In the Bay Area she was known for her expressionistic interpretations of extremely up-close patterns in nature, for instate of a knothole in a tree view as closely as if it were under a microscope.
"When I moved up here, I started doing really straight, realist landscape paintings," she says. "I needed to look at this landscape and paint it as realistically as I could to being to understand it."
When working out of doors, she enjoys the challenge of painting quickly to capture the fleeting qualities of light. "There are so many things about plein-air (in the open air) painting," she says. "You've got so much to consider - the wind, the sun, the bugs, whether or not you can carry your stuff to the spot, where you can park, wondering if anyone will bother you. So when I go out trolling, I'm looking for (it all) to click."
What often clicks for Shafer is a view composed of land features that create an enveloped, circular space. Her interest in this composition budded when she studied the pottery of an ancient native South American culture.
"The Mimbres had a belief that when you were born, you would come through a hole in the earth, and when you died you would go through a hole in the sky," she explains. "They buried their dead in a fetal position, with a bowl stacked on the skull... and a hole punctured through it to release the spirit of this world."

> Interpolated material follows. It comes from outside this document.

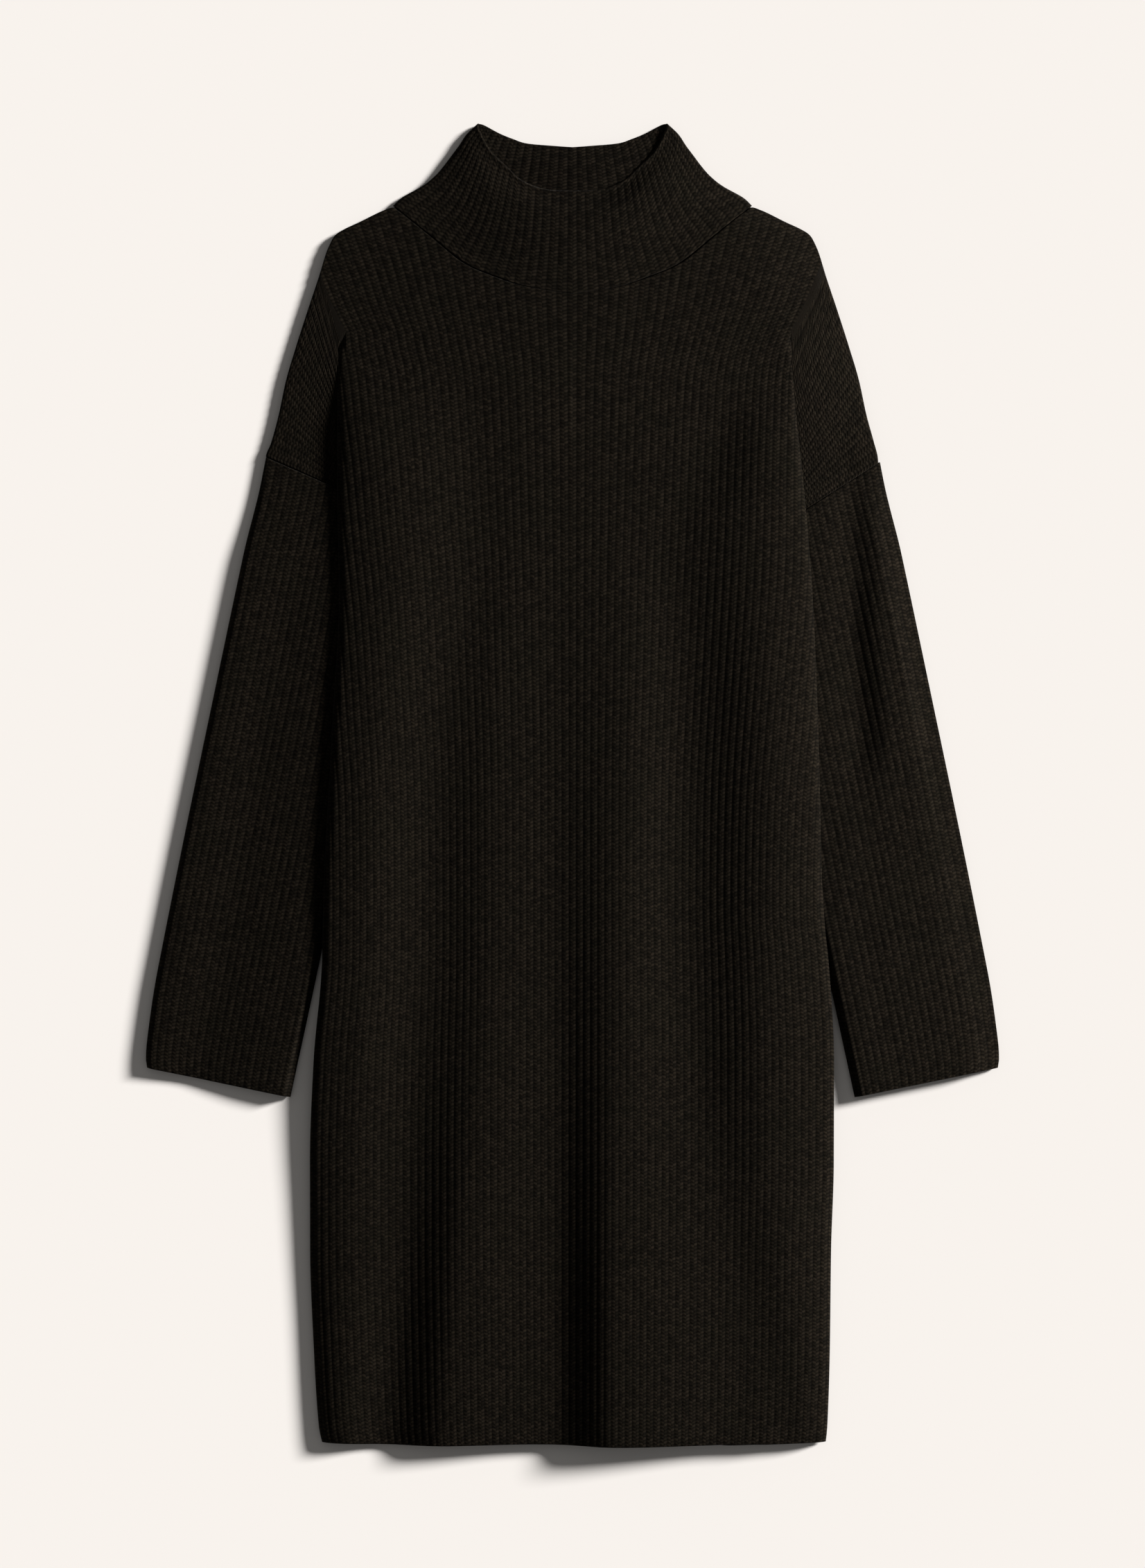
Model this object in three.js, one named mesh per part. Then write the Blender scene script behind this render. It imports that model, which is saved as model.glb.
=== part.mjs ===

The landscape of the Tahoe Sierra, especially around Hope Valley, has presented her with many locations where she recognizes this stimulation pattern.
"A lot of people who buy my work have spent time out there," she says, "and they know how it feels. It's pantheistic. It's like God in nature. When I'm sitting out there, I can feel it... I feel free. I guess that's why we live in the mountains.
Shafer now paints all summer long and within guarded chunks of time during the school year. When discussing the persnickety temperament of creativity, she describes how sometimes people need a straight shot, an uncluttered avenue down which to guide their inspiration. Shafer has found her straight shots across the grand, enveloping views of the Sierra.